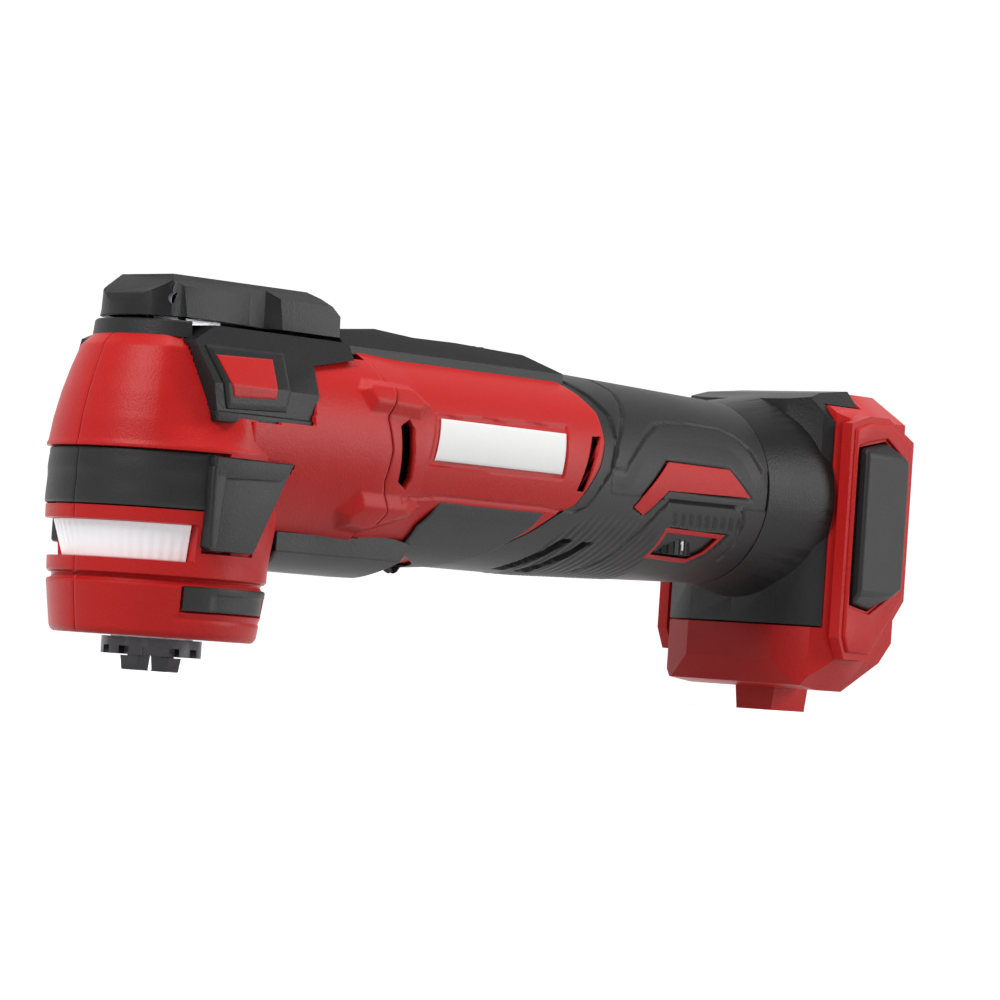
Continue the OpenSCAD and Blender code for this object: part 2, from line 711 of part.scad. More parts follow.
// The room under the lever stops short of the sloping nose
lever_room = [[-16.8, 0], [-16.8, lever_z0 + 3.1], [-11.65, lever_top - 2.2], [lever_tail - 4, lever_top - 2.2],
  [lever_tail - 4, 0]];
module clamp_lever() {
  color(black) difference() {
    intersection() {
      lever_plan(0);
      xz_prism([[-20, lever_z0], [-17.6, lever_z0 + 5.4], [-12, lever_top], [35, lever_top],
        [38.6, lever_top - 1.4], [lever_tail + 1, lever_z0 + 3.6], [lever_tail + 1, lever_z0]],
        -big / 8, big / 8);
      yz_prism([[-half_w, lever_z0], [half_w, lever_z0], [half_w - 0.6, lever_top - 3.2],
        [half_w - 4.6, lever_top], [-half_w + 4.6, lever_top], [-half_w + 0.6, lever_top - 3.2]],
        -big / 8, big / 4);
    }
    intersection() {
      lever_plan(2.2);
      xz_prism(lever_room, -half_w + 4.4, half_w - 4.4);
    }
    translate([pin_x, pin_l / 2, pin_z]) rotate([90, 0, 0]) cylinder(r = pin_r, h = pin_l);
  }
}
module lever_cam() {
  color("silver") {
    difference() {
      translate([pin_x, arm_y - run_gap, pin_z]) rotate([90, 0, 0]) linear_extrude(2 * (arm_y - run_gap)) {
        circle(r = eye_r);
        polygon([[0, 0.1 - eye_r], [5.6, -2.4], [5.6, 0.8], [0, eye_r - 0.1]]);
      }
      translate([pin_x, 20, pin_z]) rotate([90, 0, 0]) cylinder(r = pin_r, h = 40);
    }
    translate([pin_x, pin_l / 2, pin_z]) rotate([90, 0, 0]) cylinder(r = pin_r, h = pin_l);
  }
}

// ---- motor ----
stator_r = 21;
stator_in = 12;
stator_x = 74;
stator_l = 38;
module stator() {
  color("sienna") difference() {
    on_axis(stator_x) ring(stator_r, stator_in, stator_l);
    for (i = [0 : 5]) on_axis(stator_x - 1) rotate([0, 0, 60 * i]) translate([16.4, 0, 0])
      cylinder(r = 2.6, h = stator_l + 2);
  }
}
module motor_bracket() {
  color("darkslategray") difference() {
    union() {
      on_axis(stator_x + stator_l) cylinder(r = stator_r, h = 6);
      on_axis(rear_bearing_x - 4) cylinder(r = rear_bearing_r + 2.4, h = 10);
    }
    on_axis(stator_x + stator_l - 1) cylinder(r = stator_r - 3, h = 5);
    on_axis(stator_x + stator_l) cylinder(r = rear_bearing_r - 1.4, h = 30);
    on_axis(rear_bearing_x) cylinder(r = rear_bearing_r, h = 10);
  }
}
module motor_shaft() {
  color("silver") {
    on_axis(23) cylinder(r = shaft_r, h = rear_bearing_x + 4.5 - 23);
    // Eccentric journal and its balance weight
    difference() {
      union() {
        on_axis(23, eccentric) cylinder(r = 4, h = 7);
        on_axis(30) cylinder(r = 5, h = 7);
        intersection() {
          on_axis(31) cylinder(r = 11, h = 6);
          translate([0, -20 - 1, 0]) cube([60, 20, big]);
        }
      }
      on_axis(22) cylinder(r = shaft_r - eps, h = 20);
    }
  }
}
module eccentric_bearing() { color("gainsboro") on_axis(23, eccentric) ring(eccentric_bearing_r, 4, 7); }
module rotor() { color("dimgray") on_axis(stator_x + 2) ring(stator_in - 0.8, shaft_r, stator_l - 4); }
fan_x = seam_x + 2.2;
fan_r = 21.5;
module cooling_fan() {
  color("dimgray") {
    on_axis(fan_x) ring(6, shaft_r, 9);
    on_axis(fan_x + 7.6) ring(fan_r, 6 - eps, 1.4);
    for (i = [0 : 10]) on_axis(fan_x + 1) rotate([0, 0, i * 360 / 11]) translate([5.8, -0.6, 0])
      cube([fan_r - 7, 1.2, 6.8]);
  }
}

// ---- electrics ----
module switch_block() {
  color("dimgray") difference() {
    translate([slot_x0 - 1, -7, axis_z + stator_r + 0.3]) cube([27, 14, 3]);
    translate([slot_x0 + slider_l / 2 - 3, -2.4, axis_z + stator_r + 1.4]) cube([slider_travel + 6, 4.8, 5]);
  }
}
module speed_potentiometer() {
  color("darkgreen") translate([dial_x - 8, dial_y - 5, dial_z + dial_h / 2 + run_gap]) cube([16, 10, 1.6]);
  color("silver") translate([dial_x, dial_y, dial_z - dial_h / 2]) cylinder(r = 2.45, h = dial_h + 2 * run_gap);
}
module control_board() {
  color("darkgreen") translate([140, -17, axis_z - 1]) cube([60, 34, 1.6]);
  color("silver") for (i = [0 : 2]) translate([150 + 15 * i, 2, axis_z + 0.6 - eps]) cube([9, 9, 4.4]);
  color("black") for (i = [0 : 1]) translate([196, -11 + 12 * i, axis_z + 0.6 - eps]) cylinder(r = 3.4, h = 8);
}
terminal_w = 24;
blade_y = [-8, 0, 8];
module terminal_block() {
  color("dimgray") translate([bay_x - 3 * wall + 0.1, -terminal_w / 2 + 0.1, roof_z - 14.9])
    cube([3 * wall - run_gap - 0.2, terminal_w - 0.2, 12.8]);
  color("gold") for (y = blade_y) translate([bay_x - 1, y - 0.4, roof_z - 12]) cube([5, 0.8, 8]);
}

// ---- battery ----
cells_x = bay_x + 4.7 + cell_d / 2;
cells_z = batt_z0 + 12.4;
split_x = tail_x - 12;
module battery_shape() {
  intersection() {
    xz_prism([[bay_x, panel_z1 + 0.4], [bay_x, foot_z0 - run_gap - 0.1], [foot_x, foot_z0 - run_gap - 0.1],
      [foot_x, batt_z0 + 8], [foot_x + 3, batt_z0 + 1.2], [foot_x + 12, batt_z0], [tail_x - 13, batt_z0],
      [tail_x, batt_z0 + 15], [tail_x, panel_z1 + 5], [roof_x + run_gap, panel_z1 + 5],
      [roof_x + run_gap, panel_z1 + 0.4]], -big / 8, big / 8);
    yz_prism([[-foot_half_w, batt_z0 + 9], [-24, batt_z0], [24, batt_z0], [foot_half_w, batt_z0 + 9],
      [foot_half_w, panel_z1 - 3], [18, panel_z1 + 5], [-18, panel_z1 + 5], [-foot_half_w, panel_z1 - 3]],
      0, big);
    foot_plan(0);
  }
  // Side panels that stand out beyond the foot
  both_sides()
    xz_prism([[bay_x + 0.2, panel_z1 - 4.6], [bay_x + 8, panel_z1 - 2], [tail_x - 12, panel_z1 - 2],
      [tail_x, panel_z1 - 8], [tail_x, panel_z0 + 18], [tail_x - 14, panel_z0], [bay_x + 3, panel_z0],
      [bay_x + 0.2, panel_z0 + 6]], -panel_y, -foot_half_w + eps);
  // Keel under the battery
  yz_prism([[-8.4, batt_z0 + 8], [-6.6, 0], [6.6, 0], [8.4, batt_z0 + 8]], foot_x + 13, tail_x - 8);
}
module battery_hollow() {
  translate([bay_x + 4.3, -3 * cell_d / 2 - 0.6, cells_z - 0.6])
    cube([cell_d + 0.8, 3 * cell_d + 1.2, panel_z1 - cells_z - 1.8]);
}
function button_line(grow) = [[bay_x + 4 - grow, axis_z - 29 - grow], [bay_x + 12, axis_z - 30.6 - grow],
  [tail_x - 5.5 + grow, axis_z - 24 - grow], [tail_x - 5.5 + grow, axis_z + 13 + grow],
  [tail_x - 13, axis_z + 18 + grow], [bay_x + 4 - grow, axis_z + 15.4 + grow]];
button_travel = 2.2;
button_floor = foot_half_w - 1.4;
module contact_slots() {
  for (y = blade_y) translate([bay_x - 1, y - 1, roof_z - 14]) cube([8, 2, big]);
}
module battery_case() {
  difference() {
    battery_shape();
    battery_hollow();
    both_sides() xz_prism(button_line(run_gap), -big / 8, -button_floor);
    contact_slots();
  }
  both_sides() translate([bay_x - rail_h, rail_y - rail_w / 2, foot_z0 + 8])
    cube([rail_h + eps, rail_w, rail_top - foot_z0 - 8]);
}
module battery_front() {
  color(red) difference() {
    battery_case();
    translate([split_x, -big / 2, -1]) cube([big, big, big]);
  }
}
module battery_rear() {
  color(red) intersection() {
    battery_case();
    translate([split_x, -big / 2, -1]) cube([big, big, big]);
  }
}
module battery_cells() {
  color("steelblue") for (i = [-1 : 1]) translate([cells_x, i * cell_d, cells_z])
    cylinder(r = cell_d / 2 - 0.05, h = cell_l);
}
module release_button(left) {
  color(black) side(left) intersection() {
    xz_prism(button_line(0), -panel_y - button_proud, -button_floor - run_gap - button_travel);
    yz_prism([[-panel_y - button_proud, axis_z - 26], [-panel_y, axis_z - 31], [-foot_half_w + 5, axis_z - 31],
      [-foot_half_w + 5, axis_z + 19], [-panel_y, axis_z + 19], [-panel_y - button_proud, axis_z + 14]],
      0, big);
  }
}

// ---- screws ----
screw_r = 1.5;
// Each screw: its place along the barrel, its height and its length
head_screws = [[30, axis_z + 20.8, 24.4], [34, axis_z - 20.8, 24.4]];
motor_screws = [[seam_x + 16, axis_z + 18, 22], [seam_x + 16, axis_z - 18, 21]];
grip_screws = [[146, axis_z + 16, 21], [156, axis_z - 19, 20], [grip_end_x - 11, axis_z + 14, 21]];
foot_screws = [[grip_end_x + 9, axis_z - 16, 20]];
screw_points = concat(head_screws, motor_screws, grip_screws, foot_screws);
module bosses(points) {
  for (s = points) translate([s[0], 0, s[1]]) rotate([-90, 0, 0])
    translate([0, 0, -30]) cylinder(r = 4.2, h = 60);
}
module screw_holes() {
  for (s = screw_points) translate([s[0], 0, s[1]]) rotate([-90, 0, 0]) {
    translate([0, 0, s[2] - 6]) cylinder(r = 3.2, h = big / 8);
    translate([0, 0, -16]) cylinder(r = screw_r, h = 40);
  }
}
module housing_screws() {
  color("silver") for (s = screw_points) translate([s[0], 0, s[1]]) rotate([-90, 0, 0]) translate([0, 0, -6])
    screw(screw_r, s[2]);
}
module at_collar_screws() {
  for (a = [50, 100, 260, 310]) rotate([0, 0, a]) translate([case_r, 0, 0]) children();
}
module collar_screw_holes() {
  at_collar_screws() {
    translate([0, 0, collar_z - 1]) cylinder(r = 3, h = 2.9);
    translate([0, 0, collar_z]) cylinder(r = screw_r + 0.1, h = big / 8);
  }
}
module collar_screws() {
  color("silver") at_collar_screws() translate([0, 0, collar_z + collar_h + 8]) mirror([0, 0, 1])
    screw(screw_r, collar_h + 6.1);
}

gear_housing(true);  // gear_housing_left
gear_housing(false);  // gear_housing_right
head_band(true);  // head_band_left
head_band(false);  // head_band_right
top_cover();
badge_inlay(true);  // badge_left
badge_inlay(false);  // badge_right
collar(true);  // collar_left
collar(false);  // collar_right
collar_insert(true);  // collar_insert_left
collar_insert(false);  // collar_insert_right
lamp_lens();
lamp_board();
motor_housing(true);  // motor_housing_left
motor_housing(false);  // motor_housing_right
name_plate(true);  // name_plate_left
name_plate(false);  // name_plate_right
belly_pad();
neck_pad();
switch_panel();
switch_liner();
grip(true);  // grip_left
grip(false);  // grip_right
grip_stripe(true);  // grip_stripe_left
grip_stripe(false);  // grip_stripe_right
dial_window();
foot(true);  // foot_left
foot(false);  // foot_right
gear_case();
lever_bracket();
spindle_bearings();
motor_bearings();
stator();
motor_bracket();
switch_block();
speed_potentiometer();
control_board();
terminal_block();
housing_screws();
collar_screws();
spindle();
swing_fork();
blade_flange();
clamp_rod();
clamp_spring();
clamp_jaw(true);  // clamp_jaw_left
clamp_jaw(false);  // clamp_jaw_right
clamp_lever();
lever_cam();
motor_shaft();
rotor();
cooling_fan();
eccentric_bearing();
switch_slider();
speed_dial();
battery_front();
battery_rear();
battery_cells();
release_button(true);  // release_button_left
release_button(false);  // release_button_right
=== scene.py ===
# Cordless oscillating multi-tool, dressed piece by piece in the order it is put together.
# Lengths are in millimetres until a mesh is made; barrel heights are counted from the motor axis.
import math

import bmesh
import bpy
import numpy as np
from mathutils import Matrix, Vector


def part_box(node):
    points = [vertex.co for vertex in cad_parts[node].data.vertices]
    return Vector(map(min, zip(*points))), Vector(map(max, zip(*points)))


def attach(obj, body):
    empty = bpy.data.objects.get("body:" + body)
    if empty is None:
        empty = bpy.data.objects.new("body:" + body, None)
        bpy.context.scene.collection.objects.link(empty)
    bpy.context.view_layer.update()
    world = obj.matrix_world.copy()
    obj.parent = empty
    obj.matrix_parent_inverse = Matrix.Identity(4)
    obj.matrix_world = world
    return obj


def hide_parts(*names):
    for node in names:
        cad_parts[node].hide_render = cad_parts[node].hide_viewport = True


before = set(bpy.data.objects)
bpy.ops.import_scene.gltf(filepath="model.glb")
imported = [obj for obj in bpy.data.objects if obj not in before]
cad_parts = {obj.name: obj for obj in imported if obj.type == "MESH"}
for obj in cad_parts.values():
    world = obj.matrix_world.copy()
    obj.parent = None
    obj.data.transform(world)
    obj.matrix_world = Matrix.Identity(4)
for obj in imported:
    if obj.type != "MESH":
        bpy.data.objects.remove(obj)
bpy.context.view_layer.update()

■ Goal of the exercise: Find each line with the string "node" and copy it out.

■ The result:
def part_box(node):
    points = [vertex.co for vertex in cad_parts[node].data.vertices]
    for node in names:
        cad_parts[node].hide_render = cad_parts[node].hide_viewport = True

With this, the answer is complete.